Changing incentives to relieve researcher strain

Many current institutional incentives foster irreproducible research. Major employers and funding agencies generally reward researchers for high publication outputs that attract a lot of attention, often without much regard for their reliability, selecting for productivity and hyperbole at the expense of rigour. Researchers in insecure employment might feel compelled to exaggerate the importance of their work to accrue more citations, and hastily publish papers that contribute little, if anything, to addressing specific research questions. Those who feel stifled by these publication pressures often simply leave academia, reducing the diversity of perspectives amongst people who stay [9]. Even those with secure employment are not spared from researcher strain. Tenured researchers can feel invested in their academic offspring, beholden to the expectations of their institution, or simply driven to match the outputs of their peers.

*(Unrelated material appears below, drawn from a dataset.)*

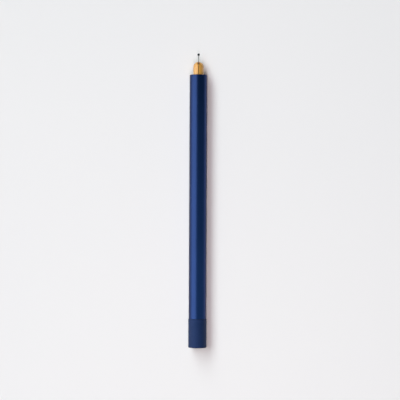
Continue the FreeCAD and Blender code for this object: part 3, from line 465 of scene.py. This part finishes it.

The problems described above sound bleak, but incentives are not immutable. Reform is possible and has already begun. For example, there are international efforts to change the way researchers are evaluated (e.g. the San Francisco Declaration on Research Assessment – DORA, and the Hong Kong Principles), which would relieve some of the strain on researchers (Fig. 1). Critics of reform might argue that there are inevitable inefficiencies in a complex system, science has always been a flawed human endeavour, and too many regulations risk stifling creativity. But while negative consequences of any regulations should be carefully monitored with meta-research, there is ample evidence that academic research could often be better than it currently is. Rather than being mere naysayers, advocates for reform are optimistically working towards a better research landscape.

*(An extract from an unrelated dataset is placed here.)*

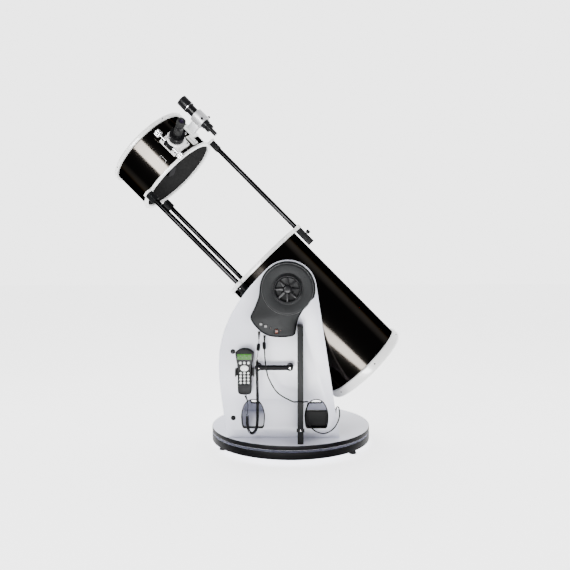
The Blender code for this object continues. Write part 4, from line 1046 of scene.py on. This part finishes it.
# ---- upper cage
def cage():
    """Upper tube, its two rings and the three rods with their sockets."""
    tube = shell("cage_shell", "cage", "cage_tube", *CAGE_ENDS)
    label = []
    for x, y in rounded(30, 24, 2):
        label.append((*spot(TUBE_RADIUS + 0.0001, -89 - math.degrees(y / TUBE_RADIUS)), 0.7 - x))
    tube.add(from_curve(round_line("frame", label, 0.0004, True)), "enamel", TUBE)
    tube.done()
    top = Piece("sky_ring", "cage", "white_casting", ("cage_top_ring",))
    profile = [(0.184, 0.832), (RING_RADIUS, 0.828), (RING_RADIUS, 0.816), (0.168, 0.816), (0.168, 0.832)]
    top.add(lathe(profile, 192, 0.0022, closed=True), "enamel", TUBE)
    screws_round(top, RING_RADIUS - 0.0004, 0.822, (10, 50, 140, 190, 250, 310), 0.0024, "satin")
    top.done()
    low = Piece("cage_truss_ring", "cage", "white_casting", ("cage_lower_ring",))
    lugged(low, 0.651, 0.66)
    low.done()
    for name, angle in RODS.items():
        rod = Piece("polished_rod_" + name, "cage", "black_rod", ("truss_rod_" + name,))
        place = around(angle, ROD_CIRCLE)
        profile = mm((0, 66), (9, 66), (10, 67.5), (10, 658.5), (9.2, 660), (0, 660))
        rod.add(lathe(profile, 48), "rod", place)
        socket = rounded(26, 26, 4)
        rod.add(plate([socket, circle(0.01, 32)], 0.04, 0.0018, 3), "plastic", place @ up(0.6307))
        for i in range(5):
            rib = place @ up(0.6185 + i * 0.006)
            rod.add(plate([[(x * 1.03, y * 1.03) for x, y in socket], circle(0.01, 32)], 0.0022, 0.0006),
                    "plastic", rib)
        rod.done()


def focuser():
    """Cast base with its screws, the drawtube, the eyepiece and the focus shaft with knurled knobs."""
    base = Piece("focuser_casting", "cage", "white_casting", ("focuser_base",))
    outline = rounded(82, 82, 5)
    bore = circle(0.0255, 56)
    base.add(plate([outline, bore], 0.01, 0.0016, 3), "enamel", FOCUSER @ up(0.185))
    saddle = bmesh.new()
    rows = 24
    grid = []
    for i in range(rows + 1):
        y = -0.041 + 0.082 * i / rows
        z = math.sqrt((TUBE_RADIUS + GAP) ** 2 - y * y)
        grid.append([saddle.verts.new((x, y, level)) for x, level in
                     ((-0.041, z), (-0.041, 0.1825), (0.041, 0.1825), (0.041, z))])
    for a, b in zip(grid, grid[1:]):
        bridge(saddle, a, b, False)
    for end in (grid[0], grid[-1]):
        saddle.faces.new(end)
    base.add(finished(saddle), "enamel", FOCUSER)
    collar = mm((25.5, 215), (35, 215), (36.8, 213), (37, 190), (39, 186.2), (25.5, 186.2))
    base.add(lathe(collar, 96, 0.0012, closed=True), "enamel", FOCUSER)
    base.add(block((0.04, 0.018, 0.024), 0.002, 3), "plastic", FOCUSER @ at(0, FOCUS_SHAFT, 0.197))
    for x in (-0.034, 0.034):
        for y in (-0.034, 0.034):
            base.screw(0.0034, 0.0018, "satin", FOCUSER @ at(x, y, 0.1898))
    for x in (-0.01, 0.01):
        base.screw(0.0024, 0.0014, "satin", FOCUSER @ at(x, FOCUS_SHAFT, 0.2088))
    base.done()
    tube = Piece("focus_drawtube", "focus_carriage", "black_plastic", ("drawtube",))
    profile = mm((30, 243), (30, 238), (29, 237.2), (30, 236.4), (30, 216), (25, 215.5), (25, 158), (22.5, 158),
                 (22.5, 226), (16.2, 226), (16.2, 243))
    tube.add(lathe(profile, 96, 0.0006, closed=True, ribs=(48, 0.0005, 0.0295)),
             "satin", FOCUSER)
    for angle in (70, 250):
        place = FOCUSER @ turned_by(angle) @ at(0.0295, 0, 0.2345) @ SIDEWAYS
        tube.add(lathe(mm((0, 10), (4.2, 9.8), (4.4, 5), (1.8, 4), (1.8, 0)), 36,
                       0.0005, ribs=(12, 0.0005, 0.004)), "steel", place)
    tube.done()
    ocular = Piece("ocular", "focus_carriage", "black_plastic", ("eyepiece",))
    barrel = mm((0, 222), (15.8, 222), (15.8, 243.3), (16.8, 244))
    ocular.add(lathe(barrel, 64), "steel", FOCUSER)
    body = mm((15, 243.5), (16.2, 245), (16.5, 252), (15.8, 270), (15.2, 306), (16.6, 311))
    ocular.add(lathe(body, 80, 0.002), "satin", FOCUSER)
    grip = [(0.0158, 0.256), (0.0164, 0.2565)]
    for i in range(7):
        z = 0.259 + i * 0.004
        grip += [(0.0165, z), (0.0165, z + 0.0022), (0.016, z + 0.0026), (0.016, z + 0.0036)]
    grip += [(0.0156, 0.288)]
    ocular.add(lathe(grip, 64), "rubber", FOCUSER)
    cup = mm((16, 310.5), (17, 312), (16.8, 325), (16.3, 335), (13.5, 336.6), (10.5, 336), (9.8, 333), (9.5, 332))
    ocular.add(lathe(cup, 80, 0.0014), "rubber", FOCUSER)
    ocular.add(lathe(mm((0, 333.8), (5, 333.4), (9.8, 331.8)), 64), "glass", FOCUSER)
    ocular.done()
    shaft = Piece("focus_knobs_and_shaft", "focus_knobs", "steel", ("focus_shaft",))
    lying = FOCUSER @ at(0, FOCUS_SHAFT, 0.201) @ SIDEWAYS
    shaft.add(lathe([(0.003, -0.049), (0.003, 0.049)], 24), "steel", lying)
    for side in (1, -1):
        knob = mm((0, 72), (11.2, 72), (13.4, 70.5), (14, 68.5), (14, 52), (12.8, 49.8), (6, 48.6), (3, 48))
        points = [(r, z * side) for r, z in knob]
        shaft.add(lathe(points, 108, 0.0008, ribs=(36, 0.0006, 0.0132)), "steel", lying)
        band = [(0.0136, 0.056 * side), (0.0143, 0.0566 * side), (0.0143, 0.0584 * side), (0.0136, 0.059 * side)]
        shaft.add(lathe(band, 64), "rubber", lying)
    shaft.done()


def finder():
    """Finder scope with its cast bracket, adjusting screws and the shoe beside it."""
    scope = Piece("finder_body", "cage", "black_plastic", ("finder_scope",))
    dew = mm((20.5, 105.5), (22.5, 106), (22.5, 64), (21.8, 59), (19.2, 55), (19, 53), (19, -37), (17.5, -39.5),
             (15, -41), (15, -43.5), (16.5, -45), (16.5, -59), (15, -60.5), (8.5, -61), (8.5, -87), (7.8, -90),
             (6, -90))
    scope.add(lathe(dew, 96, 0.0008), "satin", FINDER)
    scope.add(lathe([(0.0205, 0.1055), (0.0205, 0.089)], 96), "baffle", FINDER)
    scope.add(lathe(mm((0, 91.5), (10, 91), (20.5, 89.2)), 96), "glass", FINDER)
    scope.add(lathe([(0, -0.0892), (0.006, -0.0898)], 48), "glass", FINDER)
    scope.add(lathe(ring_profile(0.0229, 0.022, 0.0615, 0.0645), 96, closed=True), "steel", FINDER)
    grip = mm((16, -44), (17, -45.5), (17, -57), (16, -58.5))
    scope.add(lathe(grip, 96, ribs=(24, 0.0007, 0.0165)), "plastic", FINDER)
    scope.done()
    bracket = Piece("finder_mount", "cage", "white_casting", ("finder_bracket",))
    ring = ring_profile(0.0275, 0.0195, -0.025, 0.025)
    bracket.add(lathe(ring, 96, 0.0018, closed=True), "silver", FINDER)
    bracket.add(block((0.046, 0.024, 0.036), 0.003, 3), "silver", FINDER @ at(-0.048, 0, 0))
    lying = FINDER @ at(-0.0668, 0, 0) @ SIDEWAYS @ turned_by(90)
    bracket.add(plate([rounded(44, 62, 4)], 0.01, 0.0018, 3), "enamel", lying)
    for turn in (60, -60):
        place = FINDER @ turned_by(turn) @ at(0.027, 0, -0.015) @ SIDEWAYS
        knob = mm((1.6, 0), (1.6, 4.5), (4.8, 5.5), (5, 13), (3.6, 14), (0, 14))
        bracket.add(lathe(knob, 36, 0.0006, ribs=(12, 0.0005, 0.0044)), "plastic", place)
    bracket.done()
    shoe = Piece("spare_shoe", "cage", "white_casting")
    place = around(37, TUBE_RADIUS + 0.0036, 0.69) @ SIDEWAYS @ turned_by(90)
    outline = rounded(30, 44, 3)
    shoe.add(plate([outline], 0.006, 0.0012, 2), "enamel", place)
    # a dark strip on the shoe's face: painted shade standing in for its slot
    shoe.add(block((0.0022, 0.04, 0.0008), 0.0003), "mark", place @ at(-0.007, 0, 0.003))
    shoe.screw(0.0026, 0.0014, "satin", place @ at(0.008, -0.012, 0.0028))
    shoe.done()


cage()
focuser()
finder()


# ---- CAD nodes whose shape stays
KEPT = {
    "laminate": ("front_panel",),
    "rubber": ("foot_near_right", "foot_far", "foot_near_left"),
    "plastic": ("azimuth_gear", "azimuth_drive", "handset_holder", "near_trunnion", "far_trunnion", "mirror_cell",
                "collimation_knob_1", "collimation_knob_2", "collimation_knob_3"),
    "baffle": ("spider",),
    "steel": ("azimuth_bearing", "pivot_bolt", "altitude_motor"),
    "brass": ("azimuth_pinion", "altitude_gear"),
    "mirror": ("primary_mirror",),
    # the secondary mirror carries the painted dark reflection
    "diagonal": ("secondary_mirror",),
}
for kind, nodes in KEPT.items():
    for node in nodes:
        kept = frame["nodes"][node]
        kept.data.materials.clear()
        kept.data.materials.append(M[kind])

A community society for change

Researchers can make progress along the road to more credible research by uniting to educate our communities in more transparent and reliable research practices, and advocating for these practices to be valued by journals and funders. All of us (the authors) are founding members of the newly formed Society for Open, Reliable, and Transparent Ecology and Evolutionary biology (SORTEE: http://sortee.org, and @SORTEcoEvo on Twitter). SORTEE will absorb the previous efforts of the Tools for Transparency in Ecology and Evolutionary biology (https://osf.io/g65cb/) and is inspired by other researcher-driven organisations, such as the Center for Open Science, Society for the Improvement of Psychological Science, and the UK Reproducibility Network. As well as promoting transparent research practices, SORTEE aspires to foster communities of researchers who are passionate about improving research and institutional incentives in ecology and evolutionary biology.

At the time of writing, the COVID-19 pandemic has strained the university sector and funding agencies, but many researchers—caught between the accelerating demands of their profession and a desire to generate reliable results—were already feeling strained. This strain hurts individuals and threatens trust in science, especially on topics that are politically charged, and the disconnect between our ideals and actions could be worsened by the fiscal worries of our institutions. We can attempt to relieve this strain by reconsidering the type of research we want to be doing with scarce resources and by advocating for institutional change. Let us emerge from this period of uncertainty with renewed determination to conduct, and be valued for, open, reliable, and transparent research.